En su ópera prima en solitario, Federico Luis proyecta una lúcida mirada —más cercana a la presentación que a la representación— al concepto de discapacidad en un mundo “capacitado”. Con una dirección minimalista, desprovista de artificiosidad y dejando que la poesía de los propios personajes e imágenes emane por sí misma, el realizador consigue una composición semi-documental con cámara en mano y una puesta en escena muy cercana a Ken Loach, los Dardenne e incluso, en algunas secuencias, al primer Sean Baker. El director trata con estos elementos la pulsión juvenil y pasional de los chicos del grupo, que son filmados como seres complejos y multidimensionales, ansiosos por amar y por rebelarse, al igual que los neuronormativos; siendo esta una de las grandes virtudes de la cinta. El naturalismo de sus imágenes confluyen armoniosamente con el contenido, a priori incómodo de estas, que cuestiona la propia percepción del espectador sobre la discapacidad y su —normalmente infantil y cautelosa— representación fílmica.
Cierto es también que el aparato discursivo del cineasta, con facilidad, se distiende algo artificiosamente y pierde focalización en el relato, pivotando hacia tramas no tan consistentes como la principal, que, si bien añade profundidad a los personajes, destensa muchas de sus escenas, que aun estando exentas de condescendencia, se acercan demasiado al exhibicionismo; siguiendo la idea falsamente preconcebida de que el realismo social ha de serlo inherentemente, negada rotundamente por autores como el ya citado Loach o Aki Kaurismäki.
Destaca también la honesta y bella actuación del reparto, que humaniza a un grupo no solo usualmente infrarrepresentado, sino también infantilizado, lo cual sepulta cualquier rasgo identitario personal y dificulta la unión del grupo, concepto tratado sutilmente por Federico Luis.

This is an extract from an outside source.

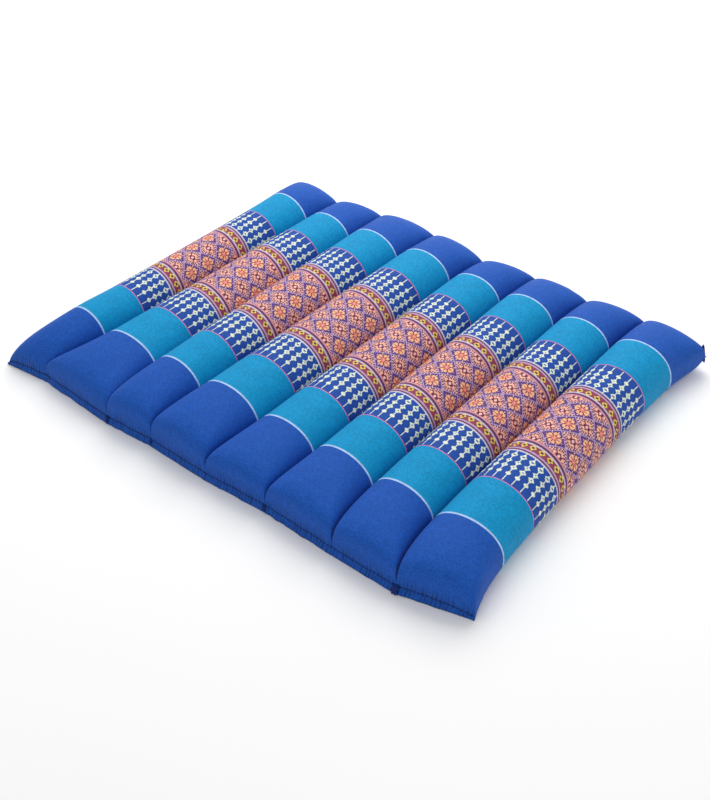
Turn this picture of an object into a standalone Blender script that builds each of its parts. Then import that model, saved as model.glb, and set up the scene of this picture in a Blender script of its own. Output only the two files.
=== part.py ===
"""A flat sitting cushion: eight filled channels side by side, closed at both ends by a sewn hem.

Metres, +Z up. X runs across the channels, Y along them. The cushion lies on its back on Z = 0,
with the centre of its outline over the origin.
"""

import math
from collections import namedtuple

import bmesh
import bpy

# Overall size. The seam lines below give the width
LENGTH = 0.600
SEAM_HEIGHT = 0.018
CLOTH_PAIR = 0.0024

# Closed ends. The two cloths are sewn together along the mouth, and their hem hangs from it,
# shorter towards the outer corners, over a share of the outer channels.
# The stretches are lengths over which the sewn lines, the side edges and the underside round down to the mouth
HEM_REACH = 0.004
HEM_DROP = 0.0076
CORNER_SHARE = 0.45
END_STRETCH = 0.110
SIDE_STRETCH = 0.040
UNDERSIDE_STRETCH = 0.030

# Powers of the curves, and the lengths over which the square sections of the ends become as round as the middle
END_TAPER = 1.6
UNDERSIDE_BLUNTNESS = 2.0
MIDDLE_SQUARENESS = 0.82
FRONT_ROUNDING = 0.110
BACK_ROUNDING = 0.070
FLARE_POWER = 6
SIDE_FLARE_POWER = 4

# How far the underside would reach below the floor if the floor did not flatten it
FLATTENED_DEPTH = 0.006

# The filling pushes each channel out to this angle, measured from its crown, before it meets the seam
SHOULDER_ANGLE = math.radians(72)

# Rows of faces. Those of an end lie closer together towards its mouth
FACES_PER_CHANNEL = 10
HEM_ROWS = 2
END_ROWS = 8
END_ROW_CROWDING = 1.6
MIDDLE_ROWS = 10

# Sewn lines from side to side, in millimetres. The first and last are the two side edges.
# middle: place across; lean: sideways drift towards the back;
# front and back: how far the line's two ends spread sideways where the hem is wider than the filled channels;
# front_in and back_in: how far the hem is drawn in there; back_lift: height of the mouth at the back;
# front_square and back_square: shape of the sections beside the line's two ends, where 1 is round and 0 is square
Seam = namedtuple("Seam", "middle lean front back front_in back_in back_lift front_square back_square")
SEAMS = (
    Seam(-346, -3, -27, -20, 0, -2, 16, 0.75, 0.60),
    Seam(-270, 7, -24, -9, 8, 13, 20, 0.22, 0.62),
    Seam(-179, -3, 6, -11, 1, -1, 20, 0.22, 0.62),
    Seam(-92, 5, 2, -4, 6, -4, 20, 0.22, 0.62),
    Seam(4, 1, -4, 5, 4, 14, 20, 0.22, 0.62),
    Seam(91, -2, -2, 5, 9, 2, 20, 0.22, 0.62),
    Seam(178, -2, 14, 7, 6, 8, 20, 0.22, 0.62),
    Seam(263, -2, 18, 9, 6, 2, 20, 0.22, 0.62),
    Seam(352, -2, 16, 16, 29, 21, 22, 0.60, 0.32),
)

# Channels from -X to +X, in millimetres. crown: height; front and back: the length over which each end rounds off;
# front_blunt and back_blunt: a higher power keeps the channel full for longer towards that mouth
Channel = namedtuple("Channel", "crown front back front_blunt back_blunt")
CHANNELS = (
    Channel(64, 118, 93, 2.4, 2.6),
    Channel(60, 145, 115, 4.8, 2.9),
    Channel(64, 145, 115, 6.5, 2.9),
    Channel(65, 145, 115, 7.5, 2.9),
    Channel(59, 145, 115, 7.5, 2.9),
    Channel(60, 145, 115, 7.5, 2.9),
    Channel(59, 145, 105, 7.5, 3.1),
    Channel(61, 145, 105, 7.0, 4.2),
)

BLUE = (0.030, 0.105, 0.430, 1.0)
MM = 0.001


def clear_scene():
    for item in list(bpy.data.objects):
        bpy.data.objects.remove(item, do_unlink=True)


def blue_cotton():
    material = bpy.data.materials.new("blue_cotton")
    material.use_nodes = True
    shader = material.node_tree.nodes["Principled BSDF"]
    shader.inputs["Base Color"].default_value = BLUE
    shader.inputs["Roughness"].default_value = 0.82
    shader.inputs["Metallic"].default_value = 0.0
    return material


def rounded_end(distance, reach, bluntness):
    """0 at the closed mouth and 1 from reach onwards, rising the more steeply at the mouth the blunter it is."""
    if distance >= reach:
        return 1.0
    left = 1.0 - max(distance, 0.0) / reach
    return (1.0 - left ** END_TAPER) ** (1.0 / bluntness)


def row_distances():
    """Distances from the hem's edge to each row, up to the middle of the cushion."""
    hem = [HEM_REACH * row / HEM_ROWS for row in range(HEM_ROWS)]
    end = [HEM_REACH + END_STRETCH * (row / END_ROWS) ** END_ROW_CROWDING for row in range(END_ROWS)]
    start = HEM_REACH + END_STRETCH
    half_rows = MIDDLE_ROWS // 2
    middle = [start + (LENGTH / 2 - start) * row / half_rows for row in range(half_rows + 1)]
    return hem + end + middle


def all_rows():
    """(distance from the nearer hem's edge, side), side being -1 at the front and 1 at the back."""
    half = row_distances()
    front = [(distance, -1) for distance in half]
    back = [(distance, 1) for distance in reversed(half[:-1])]
    return front + back


def is_side(place):
    """True on the two side edges, which have no channel beyond them."""
    return place in (0, len(SEAMS) - 1)


def flare(index, distance):
    """1 at the hem's edge, fading towards the middle of the cushion, more slowly at the two side edges."""
    power = SIDE_FLARE_POWER if is_side(index) else FLARE_POWER
    return (1.0 - distance / (LENGTH / 2)) ** power


def seam_place(index, distance, side):
    """Where a sewn line passes: (x, y) at a row."""
    seam = SEAMS[index]
    along = (LENGTH / 2 - distance) * side
    spread, drawn_in = (seam.back, seam.back_in) if side > 0 else (seam.front, seam.front_in)
    share = flare(index, distance)
    x = seam.middle + seam.lean * along / (LENGTH / 2) + spread * share
    y = along - side * drawn_in * MM * share
    return x * MM, y


def hem_level(place, distance, side):
    """Height of the middle of the hem's two cloths, which hang down from the mouth.

    place counts sewn lines and may lie between two.
    """
    left = min(int(place), len(SEAMS) - 2)
    share = place - left
    lift = SEAMS[left].back_lift * (1 - share) + SEAMS[left + 1].back_lift * share
    corner = min(place, len(CHANNELS) - place) / CORNER_SHARE
    drop = HEM_DROP * math.sqrt(min(max(corner, 0.0), 1.0))
    mouth = lift * MM if side > 0 else CLOTH_PAIR / 2 + drop
    return mouth - drop * (1.0 - min(distance / HEM_REACH, 1.0))


def seam_height(place, hem, distance):
    """Height of a sewn line, which rises from the hem slowly between two channels and quickly at a side edge."""
    left = min(int(place), len(SEAMS) - 2)
    heights = []
    for index in (left, left + 1):
        reach = SIDE_STRETCH if is_side(index) else END_STRETCH
        risen = rounded_end(distance - HEM_REACH, reach, 1.0)
        heights.append(hem + (SEAM_HEIGHT - hem) * risen)
    share = place - left
    return heights[0] * (1 - share) + heights[1] * share


def filling(channel, distance, side):
    """How far the channel is filled at this distance from the hem: 0 at its mouth, 1 along its middle."""
    ends = CHANNELS[channel]
    reach, bluntness = (ends.back, ends.back_blunt) if side > 0 else (ends.front, ends.front_blunt)
    return rounded_end(distance - HEM_REACH, reach * MM, bluntness)


def squareness(channel, angle, distance, side):
    """Power that shapes a section: 1 is an ellipse, and less is squarer, as where two channels press together."""
    seam = SEAMS[channel] if angle < 0 else SEAMS[channel + 1]
    end, stretch = (seam.back_square, BACK_ROUNDING) if side > 0 else (seam.front_square, FRONT_ROUNDING)
    return end + (MIDDLE_SQUARENESS - end) * min(distance / stretch, 1.0)


def section_point(channel, angle, distance, side):
    """x and y of the point at this angle round the channel, 0 at its crown."""
    left = seam_place(channel, distance, side)
    right = seam_place(channel + 1, distance, side)
    share = (1 + math.sin(angle)) / 2
    return [a + (b - a) * share for a, b in zip(left, right)] + [channel + share]


def top_point(channel, angle, distance, side):
    """A point of the upper cloth."""
    x, y, place = section_point(channel, angle, distance, side)
    hem = hem_level(place, distance, side)
    fill = filling(channel, distance, side)
    seam = seam_height(place, hem, distance)
    crown = hem + (CHANNELS[channel].crown * MM - hem) * fill
    power = squareness(channel, angle, distance, side)
    rise = (crown - seam - CLOTH_PAIR / 2 * fill) * math.cos(angle) ** power
    return x, y, seam + CLOTH_PAIR / 2 + rise


def bottom_point(channel, angle, distance, side):
    """A point of the lower cloth, flattened where it lies on the floor."""
    x, y, place = section_point(channel, angle, distance, side)
    hem = hem_level(place, distance, side)
    seam = seam_height(place, hem, distance) - CLOTH_PAIR / 2
    touch = rounded_end(distance - HEM_REACH, UNDERSIDE_STRETCH, UNDERSIDE_BLUNTNESS)
    lowest = (hem - CLOTH_PAIR / 2) * (1 - touch)
    power = squareness(channel, angle, distance, side)
    hanging = seam - (seam - lowest + FLATTENED_DEPTH * touch) * math.cos(angle) ** power
    return x, y, max(hanging, lowest)


def place_on_column(column, distance, side, point):
    """Turns a grid column into a channel and an angle, with the sewn lines shared by two channels."""
    channel, step = divmod(column, FACES_PER_CHANNEL)
    if channel == len(CHANNELS):
        channel, step = channel - 1, FACES_PER_CHANNEL
    if step in (0, FACES_PER_CHANNEL):
        angle = math.copysign(math.pi / 2, step - 1)
    else:
        angle = SHOULDER_ANGLE * (2 * step / FACES_PER_CHANNEL - 1)
        angle *= FACES_PER_CHANNEL / (FACES_PER_CHANNEL - 2)
    return point(channel, angle, distance, side)


def add_panel(mesh, point):
    """One cloth of the cushion: a grid whose columns and rows are placed on the filled form."""
    rows = all_rows()
    columns = FACES_PER_CHANNEL * len(CHANNELS)
    made = bmesh.ops.create_grid(mesh, x_segments=columns, y_segments=len(rows) - 1, size=0.5)
    for vert in made["verts"]:
        column = round((vert.co.x + 0.5) * columns)
        row = round((vert.co.y + 0.5) * (len(rows) - 1))
        vert.co = place_on_column(column, *rows[row], point)
    return made["verts"]


def open_edges(verts):
    return {edge for vert in verts for edge in vert.link_edges if edge.is_boundary}


def cushion_mesh():
    mesh = bmesh.new()
    top = add_panel(mesh, top_point)
    bottom = add_panel(mesh, bottom_point)
    rim = open_edges(top) | open_edges(bottom)
    bmesh.ops.bridge_loops(mesh, edges=list(rim))
    bmesh.ops.recalc_face_normals(mesh, faces=mesh.faces)
    xs = [vert.co.x for vert in mesh.verts]
    ys = [vert.co.y for vert in mesh.verts]
    centre = ((min(xs) + max(xs)) / 2, (min(ys) + max(ys)) / 2, 0.0)
    bmesh.ops.translate(mesh, verts=mesh.verts, vec=[-part for part in centre])
    return mesh


def build_cushion():
    shape = cushion_mesh()
    data = bpy.data.meshes.new("cushion")
    shape.to_mesh(data)
    shape.free()
    data.shade_smooth()
    data.materials.append(blue_cotton())
    cushion = bpy.data.objects.new("cushion", data)
    bpy.context.scene.collection.objects.link(cushion)
    return cushion


clear_scene()
build_cushion()
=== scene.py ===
"""A flat sitting cushion of eight filled channels, dressed in banded woven cotton.

Metres, +Z up. X runs across the channels and Y along them. The cushion lies on its back on Z = 0.
"""

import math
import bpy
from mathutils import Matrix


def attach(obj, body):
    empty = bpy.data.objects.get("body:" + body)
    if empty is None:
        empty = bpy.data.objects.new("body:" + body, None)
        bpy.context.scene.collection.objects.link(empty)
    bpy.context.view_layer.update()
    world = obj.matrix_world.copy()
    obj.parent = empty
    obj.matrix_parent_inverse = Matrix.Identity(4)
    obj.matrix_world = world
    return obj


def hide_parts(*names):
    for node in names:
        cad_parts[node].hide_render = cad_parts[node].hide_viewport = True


bl_info = {
    "name": "Flat channel cushion",
    "version": (1, 0, 0),
    "blender": (4, 5, 0),
    "location": "3D View > Sidebar > Cushion",
    "description": "Makes the cover, the sewing and the stage of a flat eight-channel cushion",
    "category": "Add Mesh",
}

from bisect import bisect_left
from collections import namedtuple
from functools import reduce

import bmesh
import bpy
from bpy.props import FloatProperty, FloatVectorProperty, IntProperty, PointerProperty
from mathutils import Matrix, Vector, noise
from mathutils.bvhtree import BVHTree

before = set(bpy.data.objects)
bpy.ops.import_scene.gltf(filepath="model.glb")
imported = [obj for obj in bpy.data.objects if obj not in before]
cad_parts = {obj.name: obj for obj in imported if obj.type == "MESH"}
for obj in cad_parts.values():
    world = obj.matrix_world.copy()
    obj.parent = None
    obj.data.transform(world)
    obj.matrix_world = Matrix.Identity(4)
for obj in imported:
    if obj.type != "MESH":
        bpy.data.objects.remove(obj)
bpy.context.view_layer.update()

NODE = "cushion"
BODY = "root"
MM = 0.001

# The same sewn form as the part's solid, in metres
LENGTH = 0.600
SEAM_HEIGHT = 0.018
CLOTH_PAIR = 0.0024
HEM_REACH = 0.004
HEM_DROP = 0.0076
CORNER_SHARE = 0.45
END_STRETCH = 0.110
SIDE_STRETCH = 0.040
UNDERSIDE_STRETCH = 0.030
END_TAPER = 1.6
UNDERSIDE_BLUNTNESS = 2.0
MIDDLE_SQUARENESS = 0.82
FRONT_ROUNDING = 0.110
BACK_ROUNDING = 0.070
FLARE_POWER = 6
SIDE_FLARE_POWER = 4
FLATTENED_DEPTH = 0.006

# Sewn lines from side to side, in millimetres. The first and last are the two side edges.
# middle: place across; lean: sideways drift towards the back;
# front and back: how far the line's two ends spread sideways, as the hem is wider than the filled channels;
# front_in and back_in: how far the hem is drawn in there; back_lift: height of the mouth at the back;
# front_square and back_square: shape of the sections beside the line's two ends, 1 being round and 0 square
Seam = namedtuple("Seam", "middle lean front back front_in back_in back_lift front_square back_square")
SEAMS = (
    Seam(-346, -3, -27, -20, 0, -2, 16, 0.75, 0.60),
    Seam(-270, 7, -24, -9, 8, 13, 20, 0.22, 0.62),
    Seam(-179, -3, 6, -11, 1, -1, 20, 0.22, 0.62),
    Seam(-92, 5, 2, -4, 6, -4, 20, 0.22, 0.62),
    Seam(4, 1, -4, 5, 4, 14, 20, 0.22, 0.62),
    Seam(91, -2, -2, 5, 9, 2, 20, 0.22, 0.62),
    Seam(178, -2, 14, 7, 6, 8, 20, 0.22, 0.62),
    Seam(263, -2, 18, 9, 6, 2, 20, 0.22, 0.62),
    Seam(352, -2, 16, 16, 29, 21, 22, 0.60, 0.32),
)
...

La mimetización del protagonista con el grupo —o, lo que es lo mismo, la disolución de la identidad personal en la identidad colectiva— se hace presente de manera progresiva, aunque algo morbosa, excediéndose en la forma y desplazando los móviles de este tanto que, por momentos, se desdibujan hasta desaparecer.

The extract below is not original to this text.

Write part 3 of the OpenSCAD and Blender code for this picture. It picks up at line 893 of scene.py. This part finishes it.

Federico Luis firma en su ópera prima un bellamente realista film que con un lente desprejuiciado y una dirección naturalista que proyecta una sensible mirada hacia los jóvenes discapacitados, mientras confronta a un acomodado espectador a su percepción unidimensional e infantil de estos. Aunque peque de ciertos errores habituales y entendibles de un director novel, compone una obra más que digna y justa merecedora del Gran Premio de la Semana de la crítica en Cannes.